The issue of what amounted to a “signature” had previously been considered by the court in the case of N Mehta v J Pereira Fernandes SA2 where it was held that the automatic insertion of a person’s email address when the email was transmitted did not amount to a signature. In this case, Judge Pelling QC reviewed the various authorities dealing with the issue of what amounted to a signature and held that:
“a party can sign a document for the purposes of Section 4 by using his full name or his last name prefixed by some or all of his initials or using his initials, and possibly by using a pseudonym or a combination of letters and numbers (as can happen for example with a Lloyd’s slip scratch).”
What was important was that: “whatever was used was inserted into the document in order to give, and with the intention of giving, authenticity to it. Its inclusion must have been intended as a signature for these purposes.”3
On the facts of the N Mehta case, as the insertion of an email address was automatic, there was no relevant intent for it to constitute a signature.
However, it was common ground between the parties in the Golden Ocean case that an electronic signature was sufficient to amount to a “signature” for the purposes of section 4 of the Statute of Frauds 1677. In giving judgment the judge acknowledged that the emails which constituted the contract were signed by the electronically printed signatures of the persons who sent them. Interestingly, Clarke J also commented that an email, the text of which begins “Paul/Peter”, may be regarded as signed by Peter because by that form of wording, Peter signifies that he is addressing Paul and “authenticates the content of the whole of what follows.” 4
What constituted the guarantee?
In the Golden Ocean case, the court held that it did not matter how many previous emails or documents there were in a chain of correspondence: a court was entitled to look at all of them. Clarke J noted that in the context of contracts for charter with guarantees, it was common to find chains of emails, documents and the fulfilment of “subjects” along the way and that it made “good commercial sense” to look at all documents which might constitute the guarantee. Clarke J stated:
“It seems to me highly desirable that the law should give effect to agreements made by a series of e-mail communications which follow, more clearly than many negotiations between men of business, the sequence of offer, counter offer, and final acceptance, by which, classically, the law determines whether a contract has been made. This is particularly so when charterparties with guarantees are often negotiated and concluded by the sort of e-mail exchange seen in this case; and are not necessarily followed by a drawn-up charter.”5
Clarke J held that the fact that one of the parties had made a “request for a recap” did not mean that an agreement had not been made as a recap would have been “recapitulation of an agreement that had (arguably) already been made in writing”.6 In any event, Clarke J referred to the fact that the last email in the chain referred implicitly to previous communications in the chain.
“Subject to Contract”
Negotiating parties often try to mitigate the risk of entering into a binding contract (or guarantee) by expressing pre-contractual negotiations as being “subject to contract”. The inclusion of this phrase is said by the courts to create a strong presumption that the parties do not intend to be bound. However, its use is not conclusive and, in this respect, it is interesting see that even though there was a request for a recap in the Golden Ocean case, a binding guarantee was still held to exist. In a recent decision of the Court of Appeal in Immingham Storage Company Ltd v Clear plc7 it was held that the phrase “a contract will follow in due course” did not negate the formation of a binding contract where other factors pointed to a clear intention to create legal relations, including the fulfilment of a number of conditions.

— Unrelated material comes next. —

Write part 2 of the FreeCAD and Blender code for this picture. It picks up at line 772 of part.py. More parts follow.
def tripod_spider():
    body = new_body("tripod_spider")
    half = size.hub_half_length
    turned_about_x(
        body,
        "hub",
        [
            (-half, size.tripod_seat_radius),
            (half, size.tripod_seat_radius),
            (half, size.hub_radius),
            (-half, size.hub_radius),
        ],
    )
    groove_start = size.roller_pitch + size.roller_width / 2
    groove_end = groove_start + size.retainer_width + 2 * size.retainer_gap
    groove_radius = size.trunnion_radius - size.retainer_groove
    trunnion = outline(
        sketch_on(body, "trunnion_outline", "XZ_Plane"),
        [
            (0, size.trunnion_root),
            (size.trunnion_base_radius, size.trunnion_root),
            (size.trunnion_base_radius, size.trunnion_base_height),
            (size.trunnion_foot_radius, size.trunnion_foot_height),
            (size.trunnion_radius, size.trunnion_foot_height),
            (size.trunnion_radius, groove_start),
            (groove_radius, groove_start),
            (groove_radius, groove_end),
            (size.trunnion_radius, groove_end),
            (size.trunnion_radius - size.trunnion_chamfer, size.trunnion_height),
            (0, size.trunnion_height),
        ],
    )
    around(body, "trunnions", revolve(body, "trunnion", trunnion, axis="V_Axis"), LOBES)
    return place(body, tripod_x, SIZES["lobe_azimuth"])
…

The Immingham Storage and Golden Ocean cases are a timely reminder for parties to take care when entering into pre-contractual negotiations as a series of emails can amount to a contract or a guarantee, even where there is no signed agreement or even a final form of agreement. Parties should be aware that if a dispute arises, the test the courts will apply is the “reasonable businessman” test (per Steyn J in Percey Trenthan v Archital Luxfer8) which is: would a reasonable businessman objectively assess from the parties’ conduct that they intended to be bound?